### Written task
Write out the data again exactly, skipping every picture.
━━━━━━━━━━━━━━━━━━━━━━━━━━━━━━
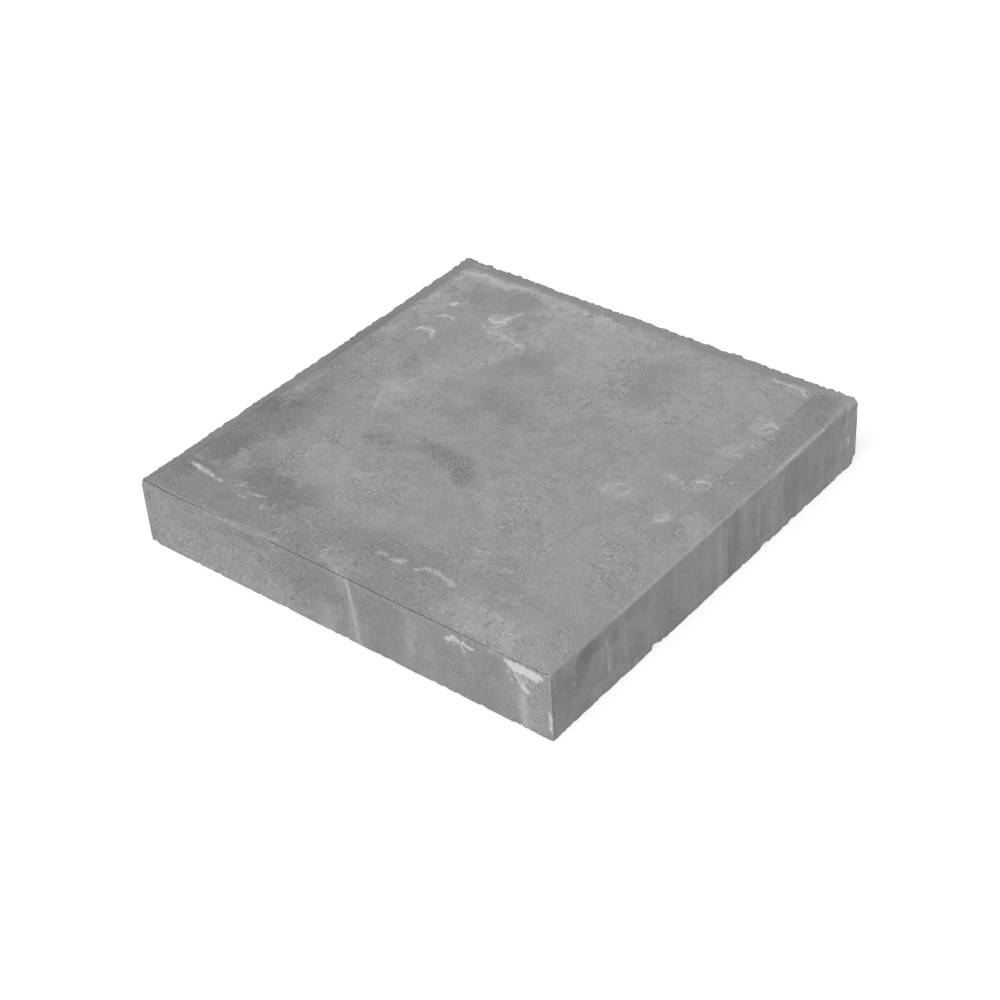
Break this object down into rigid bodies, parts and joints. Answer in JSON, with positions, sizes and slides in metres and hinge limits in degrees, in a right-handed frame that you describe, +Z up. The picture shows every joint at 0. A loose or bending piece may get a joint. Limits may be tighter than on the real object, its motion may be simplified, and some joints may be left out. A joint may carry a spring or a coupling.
{
  "type": "concrete pillar cap",
  "caption": "Square precast concrete pillar cap with upright edges, a sloping border round a raised flat panel, and a drip groove under the rim.",
  "frame": {"origin": "centre of the bed, the flat underside that rests on the pillar", "axes": "+Z up out of the panel, X and Y along the two pairs of upright edges"},
  "size_m": [0.4, 0.4, 0.072],
  "materials": {
    "concrete": "matte"
  },
  "bodies": {
    "root": {"cap": "concrete"}
  },
  "joints": []
}
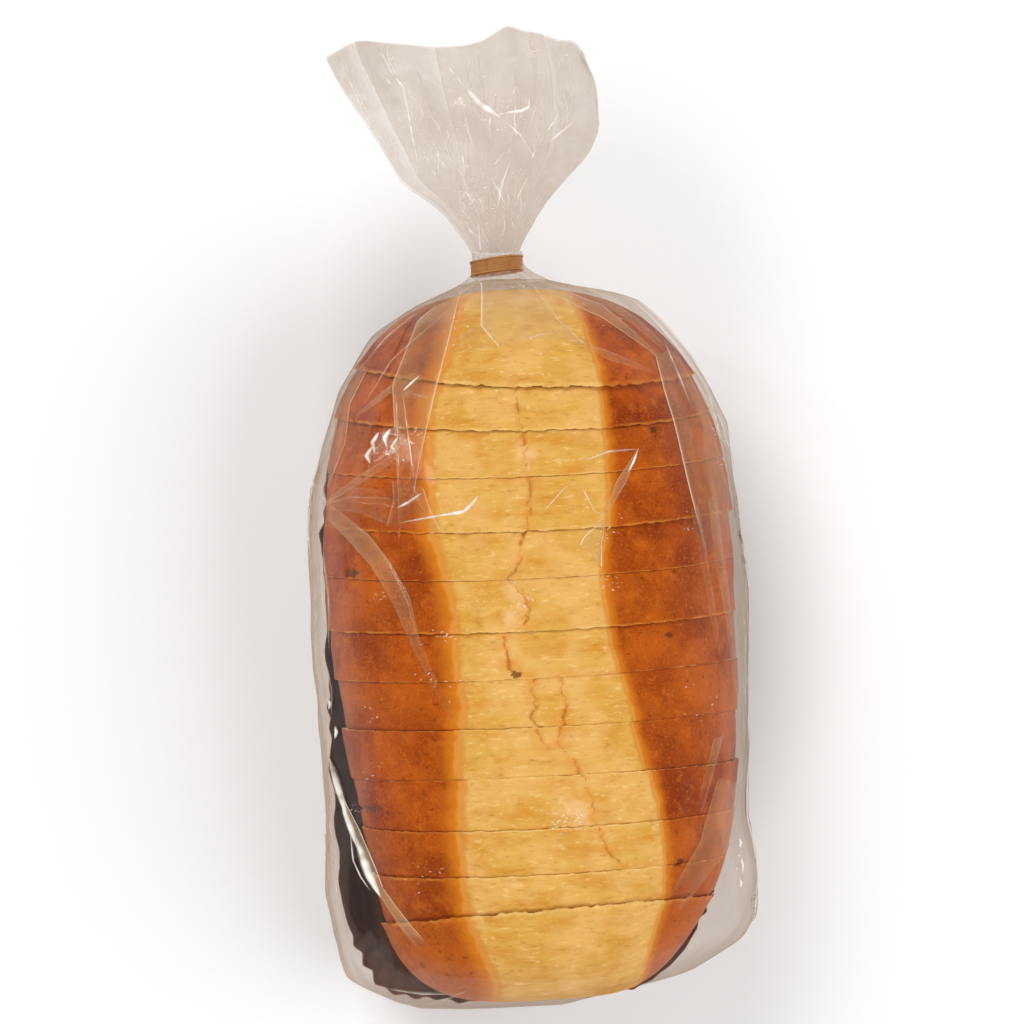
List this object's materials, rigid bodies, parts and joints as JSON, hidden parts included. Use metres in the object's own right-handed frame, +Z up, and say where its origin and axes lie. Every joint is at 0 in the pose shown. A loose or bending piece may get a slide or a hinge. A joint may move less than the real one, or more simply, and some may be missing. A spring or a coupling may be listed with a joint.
{
  "type": "loaf in bread bag",
  "caption": "Sliced oval white loaf in a dark fluted paper baking case, inside a clear film bag gathered and tied at the neck with a kraft paper strip.",
  "frame": {"origin": "on the surface that the bag lies on, under the middle of the whole object's outline", "axes": "+Z up from the loaf's base to its crown, +Y along the loaf from the closed end of the bag through the tied neck to the tail, +X across the loaf to the right when looking down with the neck away"},
  "size_m": [0.137, 0.306, 0.092],
  "materials": {
    "film_over_bread": "gloss",
    "kraft_tie": "matte",
    "clear_film": "gloss",
    "crust": "satin",
    "crumb": "matte",
    "baking_case": "matte"
  },
  "bodies": {
    "root": {"filled_bag": "film_over_bread", "neck_tie": "kraft_tie"}
  },
  "joints": []
}
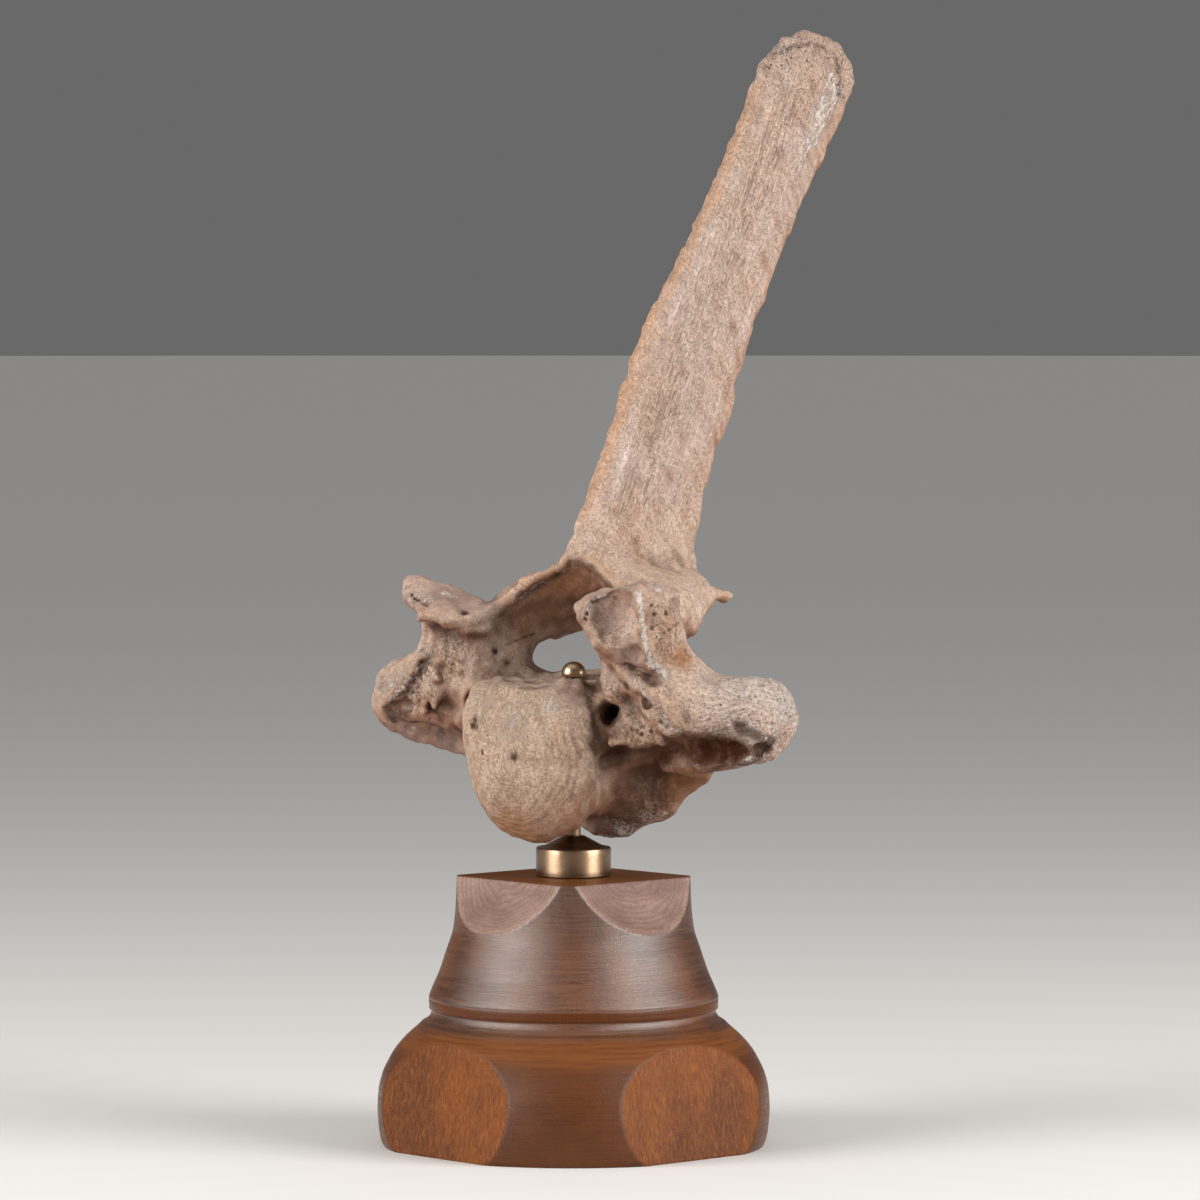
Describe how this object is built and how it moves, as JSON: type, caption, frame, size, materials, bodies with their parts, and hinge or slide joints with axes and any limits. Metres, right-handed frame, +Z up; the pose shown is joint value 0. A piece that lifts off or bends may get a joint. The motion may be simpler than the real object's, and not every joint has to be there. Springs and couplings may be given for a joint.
{
  "type": "fossil steppe bison vertebra",
  "caption": "Fossil bison vertebra with a long leaning spine, held by a thin rod over a turned wooden stand with a metal collar.",
  "frame": {"origin": "centre of the stand's flat underside, under the rod", "axes": "+Z up along the rod, the stand's flats face +X, -X, +Y and -Y, and the vertebra's head points to -Y"},
  "size_m": [0.2073, 0.2288, 0.4263],
  "materials": {
    "fossil_bone": "matte, porous, tan bone with ochre edges and dark cavities",
    "varnished_wood": "satin varnish on warm brown wood",
    "satin_brass": "brushed satin",
    "rod_metal": "satin"
  },
  "bodies": {
    "root": {"vertebra": "fossil_bone", "wooden_base": "varnished_wood", "brass_collar": "satin_brass", "brass_cap": "satin_brass", "rod": "rod_metal"}
  },
  "joints": []
}
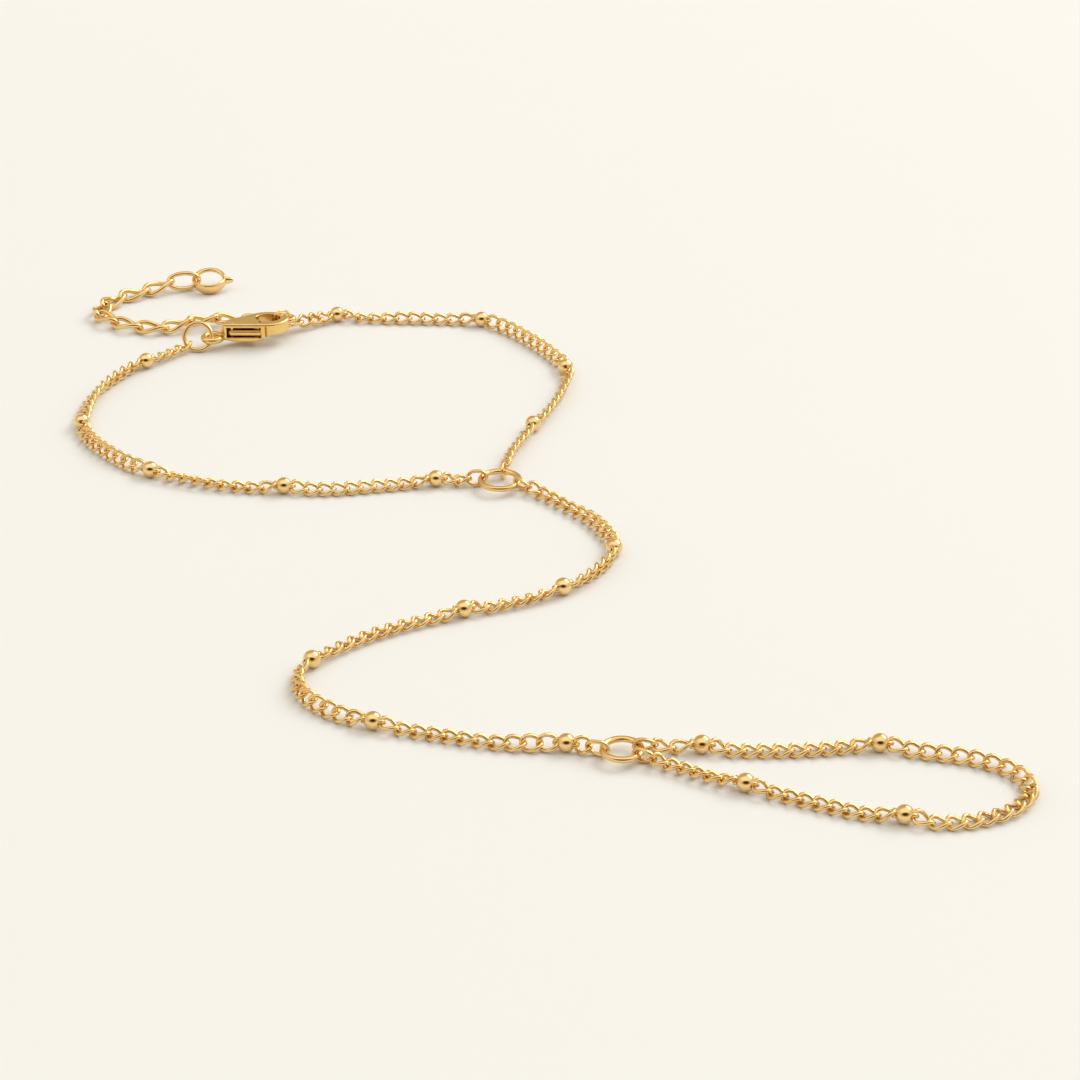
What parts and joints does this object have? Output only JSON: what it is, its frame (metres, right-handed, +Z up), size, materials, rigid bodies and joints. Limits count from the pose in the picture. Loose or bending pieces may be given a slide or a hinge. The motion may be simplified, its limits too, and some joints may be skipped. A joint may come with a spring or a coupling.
{
  "type": "bracelet",
  "caption": "Hand chain: a wrist bracelet of fine twisted links and round beads with a lobster clasp and an extension chain, joined over the hand to a loop for one finger.",
  "frame": {"origin": "centre of the bounding box's base, on the surface that the bracelet lies on", "axes": "+Z up from the surface, +Y from the finger loop towards the clasp, +X to the right as seen from the finger loop"},
  "size_m": [0.106, 0.1318, 0.0039],
  "materials": {
    "polished_gold": "polished, gold plated",
    "satin_gold": "satin, gold plated"
  },
  "bodies": {
    "bracelet": {"clasp_body": "satin_gold", "clasp_pin": "satin_gold", "hook_link": "polished_gold", "end_ring": "polished_gold", "ring_a": "polished_gold", "ring_b": "polished_gold", "ring_c": "polished_gold", "extension_link_01": "polished_gold", "extension_link_02": "polished_gold", "extension_link_03": "polished_gold", "extension_link_04": "polished_gold", "extension_link_05": "polished_gold", "extension_link_06": "polished_gold", "extension_link_07": "polished_gold", "extension_link_08": "polished_gold", "extension_link_09": "polished_gold", "extension_link_10": "polished_gold", "extension_link_11": "polished_gold", "extension_link_12": "polished_gold", "extension_link_13": "polished_gold", "wrist_left_chain": "polished_gold", "wrist_left_start_link": "polished_gold", "wrist_left_end_link": "polished_gold", "wrist_left_bead_1": "polished_gold", "wrist_left_bead_2": "polished_gold", "wrist_left_bead_3": "polished_gold", "wrist_left_bead_4": "polished_gold", "wrist_left_bead_5": "polished_gold", "wrist_right_chain": "polished_gold", "wrist_right_start_link": "polished_gold", "wrist_right_end_link": "polished_gold", "wrist_right_bead_1": "polished_gold", "wrist_right_bead_2": "polished_gold", "wrist_right_bead_3": "polished_gold", "wrist_right_bead_4": "polished_gold", "hand_chain": "polished_gold", "hand_start_link": "polished_gold", "hand_end_link": "polished_gold", "hand_bead_1": "polished_gold", "hand_bead_2": "polished_gold", "hand_bead_3": "polished_gold", "hand_bead_4": "polished_gold", "hand_bead_5": "polished_gold", "hand_bead_6": "polished_gold", "finger_chain": "polished_gold", "finger_bead_1": "polished_gold", "finger_bead_2": "polished_gold", "finger_bead_3": "polished_gold", "finger_bead_4": "polished_gold"},
    "lever": {"clasp_lever": "satin_gold"}
  },
  "joints": [
    {"name": "lever_hinge", "type": "hinge", "parent": "bracelet", "child": "lever", "pos_m": [-0.03408, 0.04562, 0.00207], "axis": [0, 0, 1], "range_deg": [0, 20], "stiffness_Nm_per_rad": 0.002, "springref_deg": -8.59}
  ]
}
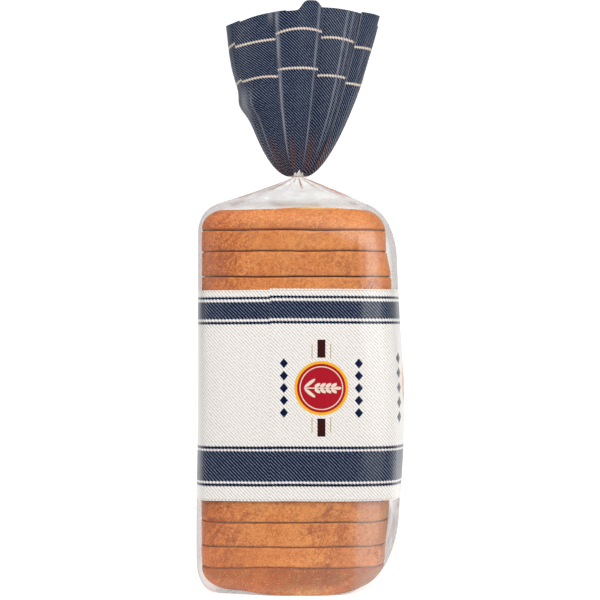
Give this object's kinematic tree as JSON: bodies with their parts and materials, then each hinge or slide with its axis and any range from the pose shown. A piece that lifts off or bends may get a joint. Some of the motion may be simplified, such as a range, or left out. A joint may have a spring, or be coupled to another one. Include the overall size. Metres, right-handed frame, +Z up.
{
  "type": "bagged brioche loaf",
  "caption": "Sliced brioche loaf in a clear and printed film bag, standing on its closed end, with the bag's neck gathered and its tail flared above.",
  "frame": {"origin": "middle of the pack's box, on the surface that the loaf's closed end stands on", "axes": "+Z up along the loaf towards the gathered tail; the shown long side faces -Y; the loaf's domed side faces +X"},
  "size_m": [0.1284, 0.121, 0.3633],
  "materials": {
    "clear_film": "clear film drawn over a brown crust",
    "printed_film": "film printed with an off-white and navy twill",
    "crust": "baked crust",
    "crumb": "soft crumb"
  },
  "bodies": {
    "root": {"bag": "clear_film"}
  },
  "joints": []
}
━━━━━━━━━━━━━━━━━━━━━━━━━━━━━━
### Final result
Break this object down into rigid bodies, parts and joints. Answer in JSON, with positions, sizes and slides in metres and hinge limits in degrees, in a right-handed frame that you describe, +Z up. The picture shows every joint at 0. A loose or bending piece may get a joint. Limits may be tighter than on the real object, its motion may be simplified, and some joints may be left out. A joint may carry a spring or a coupling.
{
  "type": "concrete pillar cap",
  "caption": "Square precast concrete pillar cap with upright edges, a sloping border round a raised flat panel, and a drip groove under the rim.",
  "frame": {"origin": "centre of the bed, the flat underside that rests on the pillar", "axes": "+Z up out of the panel, X and Y along the two pairs of upright edges"},
  "size_m": [0.4, 0.4, 0.072],
  "materials": {
    "concrete": "matte"
  },
  "bodies": {
    "root": {"cap": "concrete"}
  },
  "joints": []
}
List this object's materials, rigid bodies, parts and joints as JSON, hidden parts included. Use metres in the object's own right-handed frame, +Z up, and say where its origin and axes lie. Every joint is at 0 in the pose shown. A loose or bending piece may get a slide or a hinge. A joint may move less than the real one, or more simply, and some may be missing. A spring or a coupling may be listed with a joint.
{
  "type": "loaf in bread bag",
  "caption": "Sliced oval white loaf in a dark fluted paper baking case, inside a clear film bag gathered and tied at the neck with a kraft paper strip.",
  "frame": {"origin": "on the surface that the bag lies on, under the middle of the whole object's outline", "axes": "+Z up from the loaf's base to its crown, +Y along the loaf from the closed end of the bag through the tied neck to the tail, +X across the loaf to the right when looking down with the neck away"},
  "size_m": [0.137, 0.306, 0.092],
  "materials": {
    "film_over_bread": "gloss",
    "kraft_tie": "matte",
    "clear_film": "gloss",
    "crust": "satin",
    "crumb": "matte",
    "baking_case": "matte"
  },
  "bodies": {
    "root": {"filled_bag": "film_over_bread", "neck_tie": "kraft_tie"}
  },
  "joints": []
}
Describe how this object is built and how it moves, as JSON: type, caption, frame, size, materials, bodies with their parts, and hinge or slide joints with axes and any limits. Metres, right-handed frame, +Z up; the pose shown is joint value 0. A piece that lifts off or bends may get a joint. The motion may be simpler than the real object's, and not every joint has to be there. Springs and couplings may be given for a joint.
{
  "type": "fossil steppe bison vertebra",
  "caption": "Fossil bison vertebra with a long leaning spine, held by a thin rod over a turned wooden stand with a metal collar.",
  "frame": {"origin": "centre of the stand's flat underside, under the rod", "axes": "+Z up along the rod, the stand's flats face +X, -X, +Y and -Y, and the vertebra's head points to -Y"},
  "size_m": [0.2073, 0.2288, 0.4263],
  "materials": {
    "fossil_bone": "matte, porous, tan bone with ochre edges and dark cavities",
    "varnished_wood": "satin varnish on warm brown wood",
    "satin_brass": "brushed satin",
    "rod_metal": "satin"
  },
  "bodies": {
    "root": {"vertebra": "fossil_bone", "wooden_base": "varnished_wood", "brass_collar": "satin_brass", "brass_cap": "satin_brass", "rod": "rod_metal"}
  },
  "joints": []
}
What parts and joints does this object have? Output only JSON: what it is, its frame (metres, right-handed, +Z up), size, materials, rigid bodies and joints. Limits count from the pose in the picture. Loose or bending pieces may be given a slide or a hinge. The motion may be simplified, its limits too, and some joints may be skipped. A joint may come with a spring or a coupling.
{
  "type": "bracelet",
  "caption": "Hand chain: a wrist bracelet of fine twisted links and round beads with a lobster clasp and an extension chain, joined over the hand to a loop for one finger.",
  "frame": {"origin": "centre of the bounding box's base, on the surface that the bracelet lies on", "axes": "+Z up from the surface, +Y from the finger loop towards the clasp, +X to the right as seen from the finger loop"},
  "size_m": [0.106, 0.1318, 0.0039],
  "materials": {
    "polished_gold": "polished, gold plated",
    "satin_gold": "satin, gold plated"
  },
  "bodies": {
    "bracelet": {"clasp_body": "satin_gold", "clasp_pin": "satin_gold", "hook_link": "polished_gold", "end_ring": "polished_gold", "ring_a": "polished_gold", "ring_b": "polished_gold", "ring_c": "polished_gold", "extension_link_01": "polished_gold", "extension_link_02": "polished_gold", "extension_link_03": "polished_gold", "extension_link_04": "polished_gold", "extension_link_05": "polished_gold", "extension_link_06": "polished_gold", "extension_link_07": "polished_gold", "extension_link_08": "polished_gold", "extension_link_09": "polished_gold", "extension_link_10": "polished_gold", "extension_link_11": "polished_gold", "extension_link_12": "polished_gold", "extension_link_13": "polished_gold", "wrist_left_chain": "polished_gold", "wrist_left_start_link": "polished_gold", "wrist_left_end_link": "polished_gold", "wrist_left_bead_1": "polished_gold", "wrist_left_bead_2": "polished_gold", "wrist_left_bead_3": "polished_gold", "wrist_left_bead_4": "polished_gold", "wrist_left_bead_5": "polished_gold", "wrist_right_chain": "polished_gold", "wrist_right_start_link": "polished_gold", "wrist_right_end_link": "polished_gold", "wrist_right_bead_1": "polished_gold", "wrist_right_bead_2": "polished_gold", "wrist_right_bead_3": "polished_gold", "wrist_right_bead_4": "polished_gold", "hand_chain": "polished_gold", "hand_start_link": "polished_gold", "hand_end_link": "polished_gold", "hand_bead_1": "polished_gold", "hand_bead_2": "polished_gold", "hand_bead_3": "polished_gold", "hand_bead_4": "polished_gold", "hand_bead_5": "polished_gold", "hand_bead_6": "polished_gold", "finger_chain": "polished_gold", "finger_bead_1": "polished_gold", "finger_bead_2": "polished_gold", "finger_bead_3": "polished_gold", "finger_bead_4": "polished_gold"},
    "lever": {"clasp_lever": "satin_gold"}
  },
  "joints": [
    {"name": "lever_hinge", "type": "hinge", "parent": "bracelet", "child": "lever", "pos_m": [-0.03408, 0.04562, 0.00207], "axis": [0, 0, 1], "range_deg": [0, 20], "stiffness_Nm_per_rad": 0.002, "springref_deg": -8.59}
  ]
}
Give this object's kinematic tree as JSON: bodies with their parts and materials, then each hinge or slide with its axis and any range from the pose shown. A piece that lifts off or bends may get a joint. Some of the motion may be simplified, such as a range, or left out. A joint may have a spring, or be coupled to another one. Include the overall size. Metres, right-handed frame, +Z up.
{
  "type": "bagged brioche loaf",
  "caption": "Sliced brioche loaf in a clear and printed film bag, standing on its closed end, with the bag's neck gathered and its tail flared above.",
  "frame": {"origin": "middle of the pack's box, on the surface that the loaf's closed end stands on", "axes": "+Z up along the loaf towards the gathered tail; the shown long side faces -Y; the loaf's domed side faces +X"},
  "size_m": [0.1284, 0.121, 0.3633],
  "materials": {
    "clear_film": "clear film drawn over a brown crust",
    "printed_film": "film printed with an off-white and navy twill",
    "crust": "baked crust",
    "crumb": "soft crumb"
  },
  "bodies": {
    "root": {"bag": "clear_film"}
  },
  "joints": []
}